## Objective
Go through the listing below and gather every line with the word "bodies".

* Start *

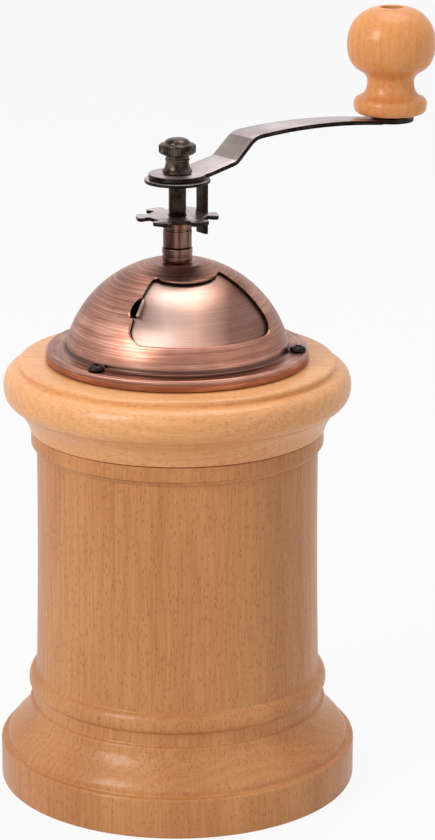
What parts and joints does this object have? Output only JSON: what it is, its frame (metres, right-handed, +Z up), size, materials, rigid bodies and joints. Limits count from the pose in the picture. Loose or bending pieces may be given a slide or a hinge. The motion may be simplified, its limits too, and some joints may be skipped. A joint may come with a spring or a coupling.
{
  "type": "manual coffee grinder",
  "caption": "Hand coffee mill: turned wooden column and moulded head ring, domed copper-coloured hopper with a sliding hatch, conical burrs, cranked arm and turned knob.",
  "frame": {"origin": "centre of the round base's underside, on the surface that the mill stands on", "axes": "+Z up along the column and the drive shaft, -Y the front with the hatch, +X to the right seen from the front"},
  "size_m": [0.1448, 0.1293, 0.2499],
  "materials": {
    "beech": "satin lacquer",
    "copper_plate": "antique copper plating, lacquered",
    "dark_bronze": "dark bronze plating",
    "pale_copper": "polished pale copper plating",
    "bright_steel": "zinc plated",
    "burr_iron": "sintered, bare",
    "bush_brass": "satin"
  },
  "bodies": {
    "column": {"column_body": "beech"},
    "head": {"head_ring": "beech", "dome": "copper_plate", "dome_screw_1": "dark_bronze", "dome_screw_2": "dark_bronze", "dome_screw_3": "dark_bronze", "top_bush": "copper_plate", "bush_nut": "bright_steel", "hopper_bowl": "bright_steel", "guide_bridge": "bright_steel", "guide_bush": "bush_brass", "ring_burr": "burr_iron", "bridge_screw_1": "bright_steel", "bridge_screw_2": "bright_steel"},
    "shutter": {"hatch_shutter": "copper_plate"},
    "adjuster": {"star_nut": "pale_copper"},
    "spindle": {"drive_shaft": "dark_bronze", "cone_burr": "burr_iron", "spring_washer": "bright_steel", "burr_spring": "bright_steel", "burr_washer": "bright_steel", "burr_nut": "bright_steel", "stopper_plate": "pale_copper", "crank_arm": "pale_copper", "thumb_nut": "dark_bronze", "knob_washer": "dark_bronze", "knob_axle": "bright_steel"},
    "hand_knob": {"knob": "beech"}
  },
  "joints": [
    {"name": "head_lift", "type": "slide", "parent": "column", "child": "head", "axis": [0, 0, 1], "range_m": [0, 0.045]},
    {"name": "hatch_slide", "type": "hinge", "parent": "head", "child": "shutter", "pos_m": [0, 0, 0.1397], "axis": [0, 0, 1], "range_deg": [0, 91]},
    {"name": "crank_turn", "type": "hinge", "parent": "head", "child": "adjuster", "pos_m": [0, 0, 0.186], "axis": [0, 0, 1], "continuous": true},
    {"name": "grind_setting", "type": "slide", "parent": "adjuster", "child": "spindle", "axis": [0, 0, 1], "range_m": [-0.001, 0.001], "deforming": ["burr_spring"]},
    {"name": "knob_spin", "type": "hinge", "parent": "spindle", "child": "hand_knob", "pos_m": [0.07076, 0.05529, 0.22], "axis": [0, 0, 1], "continuous": true}
  ]
}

* End *

## Response
What parts and joints does this object have? Output only JSON: what it is, its frame (metres, right-handed, +Z up), size, materials, rigid bodies and joints. Limits count from the pose in the picture. Loose or bending pieces may be given a slide or a hinge. The motion may be simplified, its limits too, and some joints may be skipped. A joint may come with a spring or a coupling.
  "bodies": {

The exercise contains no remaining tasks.